### Given exercise
Take all the material and copy it exactly.

··· Source excerpt

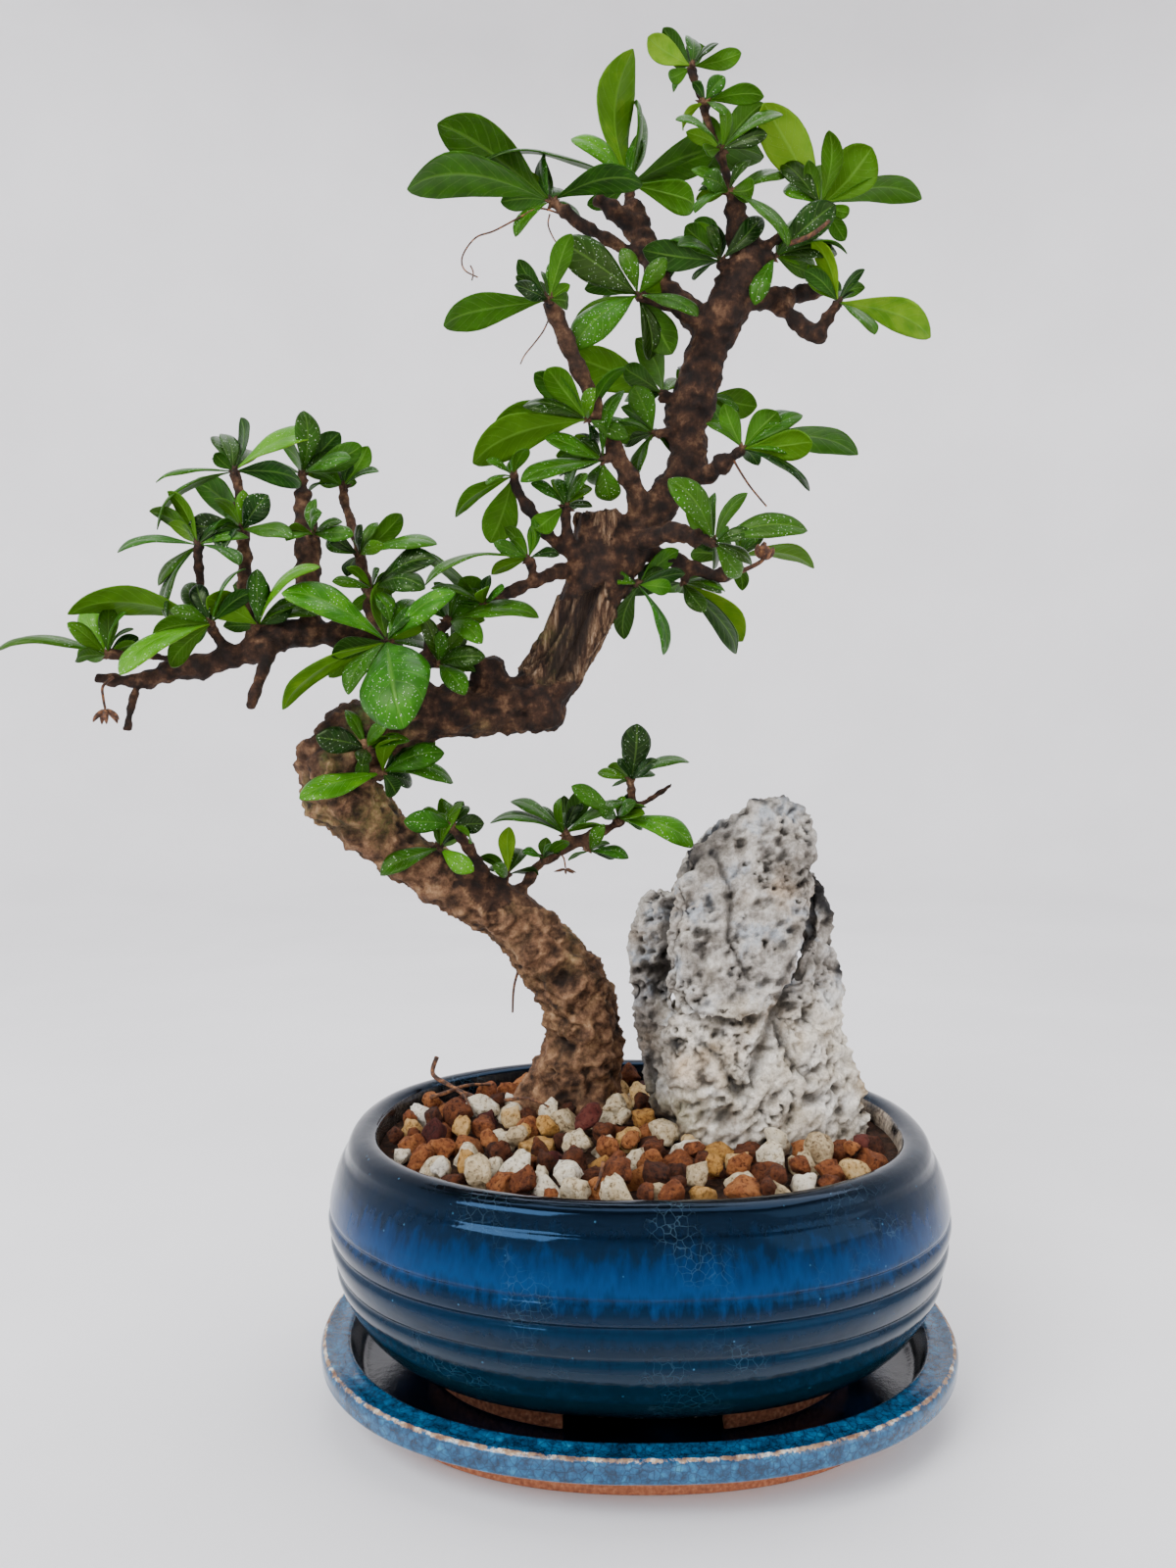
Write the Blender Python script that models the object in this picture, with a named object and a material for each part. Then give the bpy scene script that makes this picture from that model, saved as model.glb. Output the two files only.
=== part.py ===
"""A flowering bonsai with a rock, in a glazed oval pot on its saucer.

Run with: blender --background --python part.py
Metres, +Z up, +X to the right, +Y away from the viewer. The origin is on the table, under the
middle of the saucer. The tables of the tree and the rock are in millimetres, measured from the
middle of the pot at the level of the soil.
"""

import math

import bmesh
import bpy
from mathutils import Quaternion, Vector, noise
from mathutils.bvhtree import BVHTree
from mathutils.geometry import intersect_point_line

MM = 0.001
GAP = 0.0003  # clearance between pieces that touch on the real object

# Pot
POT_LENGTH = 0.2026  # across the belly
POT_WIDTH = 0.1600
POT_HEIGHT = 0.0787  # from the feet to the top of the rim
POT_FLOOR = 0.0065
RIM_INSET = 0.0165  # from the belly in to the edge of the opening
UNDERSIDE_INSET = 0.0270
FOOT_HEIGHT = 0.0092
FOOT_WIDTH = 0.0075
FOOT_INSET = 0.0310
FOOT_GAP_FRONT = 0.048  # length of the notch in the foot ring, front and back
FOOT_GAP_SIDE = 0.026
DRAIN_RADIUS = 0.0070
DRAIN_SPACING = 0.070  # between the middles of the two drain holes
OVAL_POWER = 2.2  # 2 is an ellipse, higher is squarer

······

### Task output
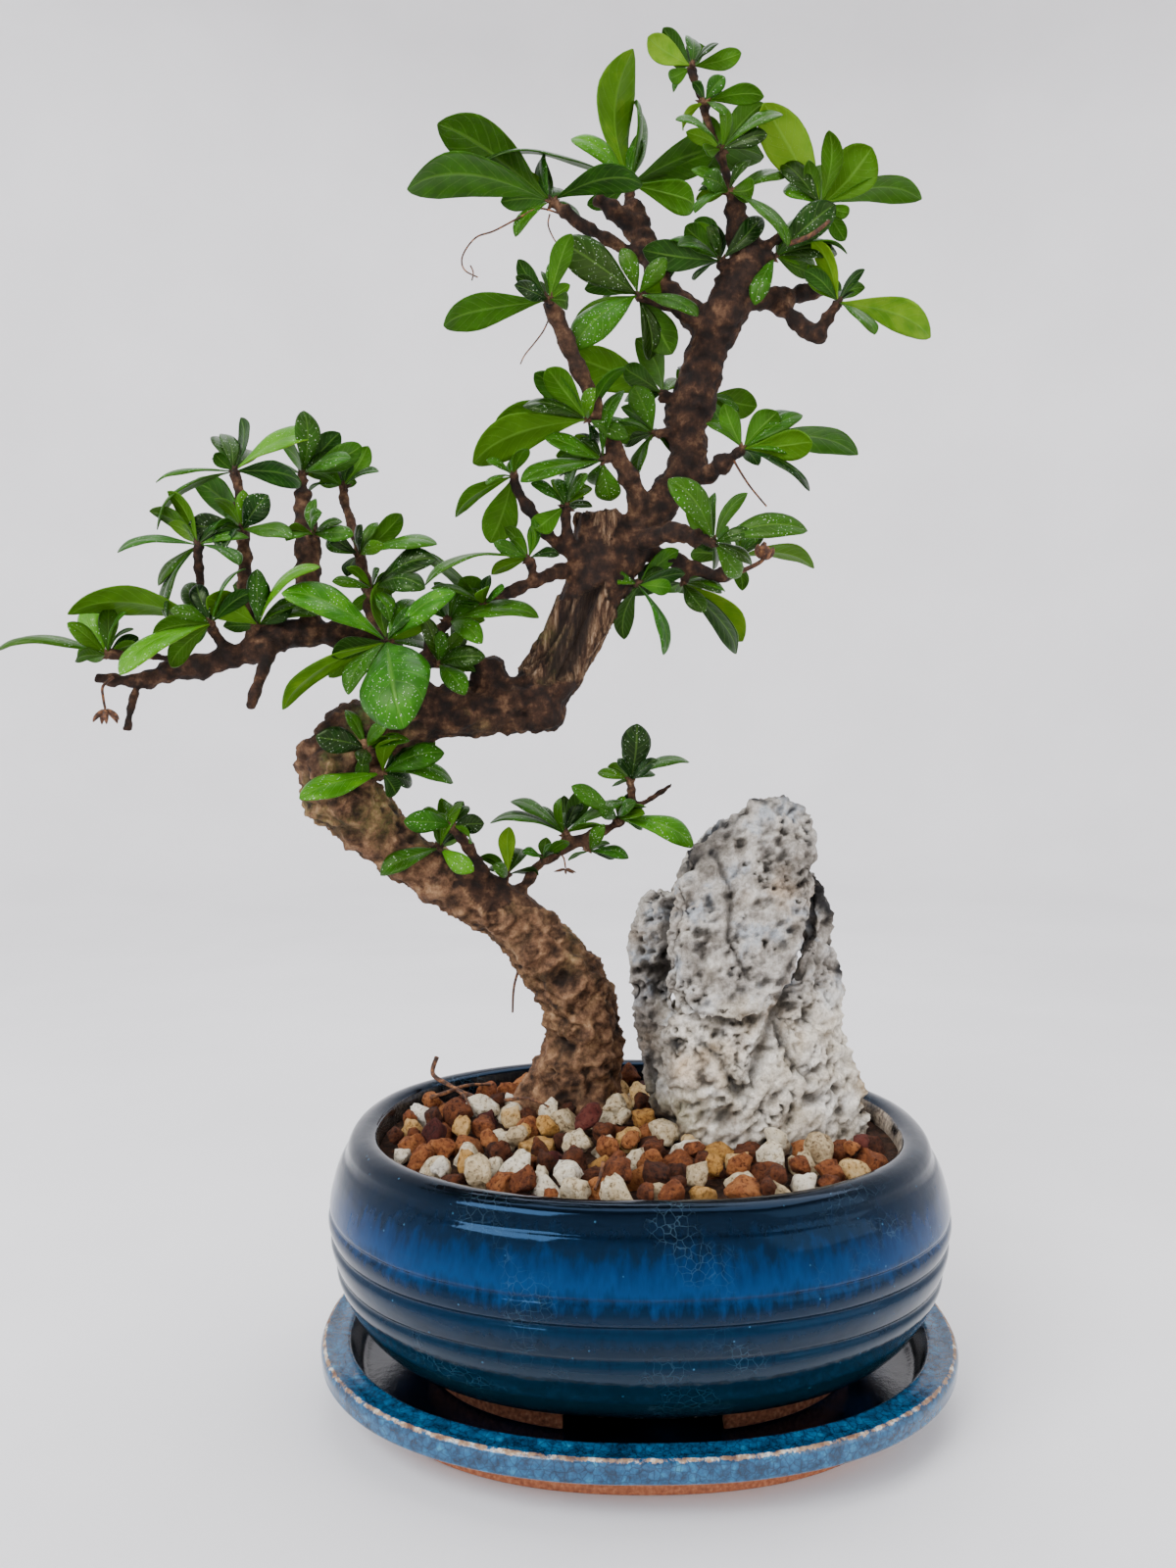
Write the Blender Python script that models the object in this picture, with a named object and a material for each part. Then give the bpy scene script that makes this picture from that model, saved as model.glb. Output the two files only.
=== part.py ===
"""A flowering bonsai with a rock, in a glazed oval pot on its saucer.

Run with: blender --background --python part.py
Metres, +Z up, +X to the right, +Y away from the viewer. The origin is on the table, under the
middle of the saucer. The tables of the tree and the rock are in millimetres, measured from the
middle of the pot at the level of the soil.
"""

import math

import bmesh
import bpy
from mathutils import Quaternion, Vector, noise
from mathutils.bvhtree import BVHTree
from mathutils.geometry import intersect_point_line

MM = 0.001
GAP = 0.0003  # clearance between pieces that touch on the real object

# Pot
POT_LENGTH = 0.2026  # across the belly
POT_WIDTH = 0.1600
POT_HEIGHT = 0.0787  # from the feet to the top of the rim
POT_FLOOR = 0.0065
RIM_INSET = 0.0165  # from the belly in to the edge of the opening
UNDERSIDE_INSET = 0.0270
FOOT_HEIGHT = 0.0092
FOOT_WIDTH = 0.0075
FOOT_INSET = 0.0310
FOOT_GAP_FRONT = 0.048  # length of the notch in the foot ring, front and back
FOOT_GAP_SIDE = 0.026
DRAIN_RADIUS = 0.0070
DRAIN_SPACING = 0.070  # between the middles of the two drain holes
OVAL_POWER = 2.2  # 2 is an ellipse, higher is squarer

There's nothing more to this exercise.